From emerging markets, terms were heard Thursday on a small corporate deal.

Brazilian telecommunications firm Telemar priced a $50 million offering of 5 5/8% two-year notes (B+) to yield 5¾%, via Banco Itau.

Meanwhile an emerging markets source told Prospect News that Vneshtorg Bank's $500 million five-year eurobond is set to begin roadshowing during the week of Nov. 17 in Europe.

Deutsche Bank Securities and UBS Investment Bank are the underwriters for the offer from the government-owned Russian bank.

And Chile-based energy company is Enersis SA will start the roadshow Friday for $300 million of 10-year notes (Ba3/BB+).

Deutsche Bank Securities is heard to be leading the Rule 144A deal, with others including Latin American investment banks to be involved.

One emerging markets brought to the attention of Prospect News a report published Thursday by Santander Central Hispano Investment Securities Inc., which cited combined sovereign and corporate Latin American emerging markets issuance month-to-date at $1.4 billion.

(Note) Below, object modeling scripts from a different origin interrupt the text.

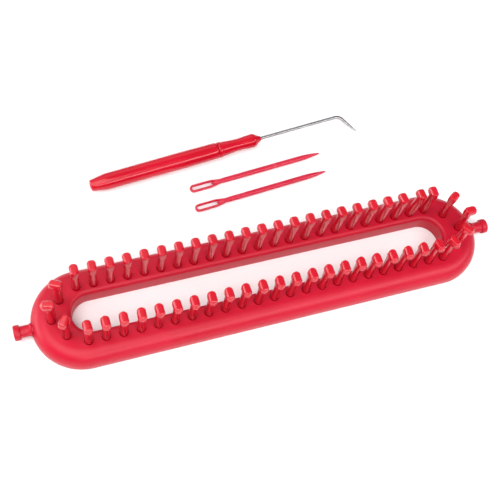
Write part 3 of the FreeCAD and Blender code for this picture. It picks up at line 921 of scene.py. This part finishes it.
def make_handle(material):
    """Barrel and waisted front grip, with a raised collar at the seam. Gives the tool's seat."""
    seam = BARREL_LENGTH
    barrel = [(0.4, 1.5), (0.05, 2.0), (0.0, 2.7)]
    barrel += [(0.12, 3.1), (0.45, 3.42), (0.9, 3.6)]
    barrel += [(5.0, 4.32), (9.4, 4.97), (10.2, 5.06), (11.2, 5.1)]
    barrel += ease(11.2, 5.1, 58.0, BARREL_RADIUS, 10)
    barrel += ease(58.0, BARREL_RADIUS, seam - 4.0, BARREL_RADIUS - 0.12, 6)
    barrel += [(seam - 1.3, BARREL_RADIUS - 0.2), (seam - 0.8, BARREL_RADIUS - 0.28)]
    barrel += [(seam - 0.35, BARREL_RADIUS - 0.5), (seam - 0.1, BARREL_RADIUS - 0.95), (seam - 0.05, 3.0)]
    rear = turned("tool_handle_barrel", barrel)
    seat = seat_of(rear, "tool_barrel", TOOL_HEADING)
    finish_piece(rear, "hook_tool", material, ["tool_barrel"],
                 offset=seat, heading=TOOL_HEADING)

    nose = seam + GRIP_LENGTH
    grip = [(seam - 0.04, 3.0), (seam, 4.2), (seam + 0.12, 4.6), (seam + 0.45, 4.88)]
    grip += [(seam + 0.9, COLLAR_RADIUS), (seam + 2.0, COLLAR_RADIUS), (seam + 2.5, 4.86)]
    grip += [(seam + 2.85, 4.6)]
    grip += ease(seam + 2.85, 4.6, seam + WAIST_PLACE, WAIST_RADIUS, 12)
    grip += ease(seam + WAIST_PLACE, WAIST_RADIUS, nose - 7.6, 4.3, 8)
    grip += [(nose - 6.6, 4.41), (nose - 5.6, SWELL_RADIUS), (nose - 4.9, 4.36), (nose - 4.3, 4.05)]
    grip += [(nose - 2.4, 2.75), (nose - 0.9, 1.85), (nose - 0.3, 1.6), (nose - 0.05, 1.35), (nose, 1.1)]
    front = turned("tool_handle_grip", grip)
    finish_piece(front, "hook_tool", material, ["tool_grip"],
                 offset=seat, heading=TOOL_HEADING)
    return seat


def make_hook(seat, material):
    """Steel rod with one bend, tapering to a round tip that droops to the table."""
    nose = BARREL_LENGTH + GRIP_LENGTH
    bend = Vector((nose + SHANK_REACH, 0, 0))
    sink = BARREL_RADIUS - HOOK_TIP
    flat = math.sqrt(HOOK_LENGTH ** 2 - sink ** 2)
    tip = bend + Vector((flat * math.cos(rad(HOOK_SWING)), -flat * math.sin(rad(HOOK_SWING)), -sink))
    ahead = Vector((1, 0, 0))
    out = (tip - bend).normalized()
    turn = ahead.angle(out)
    setback = HOOK_BEND * math.tan(turn / 2)
    start = bend - ahead * setback
    side = (out - ahead * ahead.dot(out)).normalized()
    line = [Vector((nose - SHANK_BURIED, 0, 0)), Vector((nose - 6.0, 0, 0)), Vector((nose + 2.0, 0, 0))]
    line += [Vector((nose + SHANK_REACH * 0.5, 0, 0))]
    bend_steps = 14
    for i in range(bend_steps + 1):
        a = turn * i / bend_steps
        line.append(start + ahead * HOOK_BEND * math.sin(a) + side * HOOK_BEND * (1 - math.cos(a)))
    girths = [SHANK_RADIUS] * len(line)
    arm_start = line[-1]
    arm = (tip - arm_start).length
    for share in (0.35, 0.7, 0.93):
        line.append(arm_start + out * arm * share)
        girths.append(SHANK_RADIUS + (HOOK_TIP - SHANK_RADIUS) * share)
    for a in (0, 25, 50, 72, 86):
        line.append(tip + out * HOOK_TIP * math.sin(rad(a)))
        girths.append(HOOK_TIP * math.cos(rad(a)))
    hook = rod("steel_hook", line, girths, material, 28)
    finish_piece(hook, "hook_tool", material, ["tool_hook"],
                 offset=seat, heading=TOOL_HEADING, smooth_angle=50)


# ======================================================================================
# the yarn needles
# ======================================================================================

NEEDLE_LENGTH = 90.0
NEEDLE_HEADING = 4.85
NEEDLE_RADIUS = 1.65
NEEDLE_HEAD_HALF = 2.6
EYE_HALF = 1.25
EYE_END = 16.0
EYE_THICKNESS = 2.4
NECK_RADIUS = 1.42


def make_needle(node, material):
    """Long-eyed plastic needle: a flattened loop that runs together into a tapered shaft."""
    leg = (NEEDLE_HEAD_HALF - EYE_HALF) / 2
    middle = EYE_HALF + leg
    loop = [(EYE_END + 6.0, 0.6), (EYE_END + 4.0, 0.8), (EYE_END + 2.0, 1.2), (EYE_END, 1.6)]
    loop += [(EYE_END - 2.0, 1.86), (EYE_END - 4.0, middle), (EYE_END - 8.0, middle)]
    loop += arc(NEEDLE_HEAD_HALF, 0.0, middle, 90, 180, 9)
    back = [(px, -py) for px, py in reversed(loop[:-1])]
    line = [(px, py, 0.0) for px, py in loop + back]
    eye = rod("eye", line, [1.0] * len(line), material, 20, width=leg, height=EYE_THICKNESS / 2)

    profile = [(EYE_END - 1.6, 0.15), (EYE_END - 1.1, 0.6), (EYE_END + 0.2, 1.0)]
    profile += [(EYE_END + 2.4, NECK_RADIUS)]
    profile += ease(EYE_END + 2.4, NECK_RADIUS, EYE_END + 8.0, NEEDLE_RADIUS, 5)
    profile += [(50.0, NEEDLE_RADIUS + 0.03), (76.0, NEEDLE_RADIUS + 0.05), (79.0, 1.6)]
    profile += [(82.5, 1.33), (86.0, 0.95), (88.4, 0.66), (89.3, 0.5), (89.8, 0.3), (NEEDLE_LENGTH, 0.08)]
    shaft = turned("shaft", profile, 32)
    point_faces_out(eye.data)
    point_faces_out(shaft.data)
    shaft.name = node.replace("needle", "yarn_needle")
    combine(shaft, "UNION", [eye])
    finish_piece(shaft, node, material, [node], heading=NEEDLE_HEADING, smooth_angle=45,
                 offset=seat_of(shaft, node, NEEDLE_HEADING))


# ======================================================================================
# floor, light and camera
# ======================================================================================

def make_floor():
    """A wide sheet of pale paper under everything, which is not part of the object."""
    half = 6.0
    mesh = bpy.data.meshes.new("paper_floor")
    corners = [(-half, -half, 0), (half, -half, 0), (half, half, 0), (-half, half, 0)]
    mesh.from_pydata(corners, [], [(0, 1, 2, 3)])
    mesh.materials.append(studio_paper())
    new_object("paper_floor", mesh)


def soft_light(name, direction, distance, size, size_y, power):
    """A soft box aimed at the loom's middle, seen from the given direction."""
    light = bpy.data.lights.new(name, "AREA")
    light.shape = "RECTANGLE"
    light.size = size
    light.size_y = size_y
    light.energy = power
    lamp = bpy.data.objects.new(name, light)
    bpy.context.scene.collection.objects.link(lamp)
    aim = Vector(direction).normalized()
    lamp.location = aim * distance + Vector((0, 0.02, 0))
    lamp.rotation_euler = aim.to_track_quat("Z", "Y").to_euler()


def make_light():
    soft_light("front_strip", (0.40, -0.65, 0.65), 1.1, 2.0, 0.24, 12.0)
    soft_light("overhead", (-0.34, -0.20, 0.92), 1.25, 1.4, 1.0, 16.5)
    soft_light("left_window", (-0.90, 0.30, 0.24), 1.2, 0.8, 0.35, 7.0)
    soft_light("back_fill", (-0.25, 0.72, 0.65), 1.5, 2.2, 1.2, 6.5)
    world = bpy.data.worlds.new("studio")
    world.use_nodes = True
    world.node_tree.nodes.clear()
    w = Wiring(world.node_tree)
    where = w.add("ShaderNodeTexCoord").outputs["Generated"]
    height = w.add("ShaderNodeSeparateXYZ", {0: where}).outputs["Z"]
    rise = w.add("ShaderNodeMapRange", {"Value": height, "From Min": 0.0, "From Max": 0.7}).outputs[0]
    colour = mix_colour(w, rise, (0.13, 0.13, 0.14, 1), (0.27, 0.27, 0.28, 1))
    sky = w.add("ShaderNodeBackground", {"Color": colour, "Strength": 1.0})
    output = w.add("ShaderNodeOutputWorld")
    w.tree.links.new(sky.outputs[0], output.inputs["Surface"])
    bpy.context.scene.world = world


def make_camera():
    camera = bpy.data.cameras.new("camera")
    camera.sensor_width = 36.0
    camera.lens = 64.0865
    holder = bpy.data.objects.new("camera", camera)
    bpy.context.scene.collection.objects.link(holder)
    holder.location = (-0.12786, -0.18591, 0.49193)
    holder.rotation_euler = (rad(25.2835), rad(-7.0370), rad(-16.7756))
    bpy.context.scene.camera = holder


# ======================================================================================
# putting it together
# ======================================================================================

PLANT = make_plant_tree()
ROD = make_rod_tree()
BAND = make_band_tree(make_racetrack_tree())
MOULDING = make_moulding_tree()
SCUFFS = make_scuff_tree()
EDGES = make_edge_tree()

frame_red = plastic("frame_plastic", (0.435, 0.002, 0.017), (0.495, 0.004, 0.025), (0.66, 0.05, 0.08),
                    roughness=0.39, ripple=170.0, bump=0.17, scuffs=0.5, edges=0.3, specular=0.30)
peg_red = plastic("peg_plastic", (0.45, 0.001, 0.011), (0.52, 0.003, 0.017), (0.74, 0.08, 0.12),
                  roughness=0.20, ripple=260.0, bump=0.06, scuffs=0.35, edges=0.4, specular=0.65)
handle_red = plastic("handle_plastic", (0.43, 0.002, 0.012), (0.50, 0.003, 0.018), (0.68, 0.07, 0.10),
                     roughness=0.14, ripple=60.0, bump=0.05, scuffs=0.4, edges=0.3, specular=0.36)
needle_red = plastic("needle_plastic", (0.46, 0.006, 0.030), (0.53, 0.010, 0.042), (0.68, 0.09, 0.14),
                     roughness=0.26, ripple=320.0, bump=0.07, scuffs=0.25, edges=0.25, translucent=0.2)
steel = plated_steel()

make_camera()
make_floor()
make_light()
places = peg_places()
make_frame(places, frame_red)
make_underside(places, frame_red)
make_pegs(places, peg_red)
make_knob("knob_left", -1, frame_red)
make_knob("knob_right", 1, frame_red)
tool_seat = make_handle(handle_red)
make_hook(tool_seat, steel)
make_needle("needle_1", needle_red)
make_needle("needle_2", needle_red)

bpy.context.scene.view_settings.view_transform = "Standard"
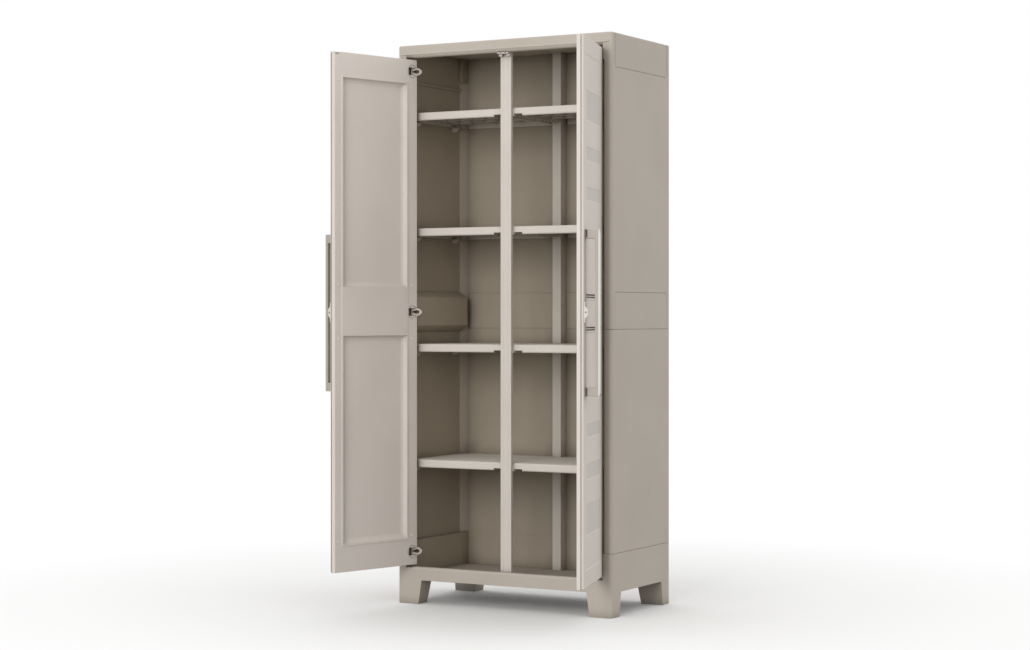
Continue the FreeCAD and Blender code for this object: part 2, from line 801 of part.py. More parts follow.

The report, which gave October's figure as $6.3 billion of new Latin American issuance, went on to state "...look for the total to continue to rise in coming days as issuers look to take advantage of the current window of low interest rates and relatively constructive demand-side technicals."

The report went on to state that market sources anticipate a €5 billion sovereign offering from Brazil as well as a $500 million deal from Petrobras, and new bonds from Embratel.

"In any event," the report stated, "[there are] no signs yet of market indigestion from the latest increase in supply, although speculation about new issuance from Brazil and Peru has seemed to weigh a bit on the credits."

Emerging markets sources have been telling Prospect News that the market's focus was especially drawn to Wednesday's $1 billion deal from Telefonos de Mexico (A3/BBB-), that came with a 4½% coupon via JP Morgan.

One source said that 95% of the new Telmex paper went to "pure high grade accounts," with a "small smattering" absorbed by emerging markets names.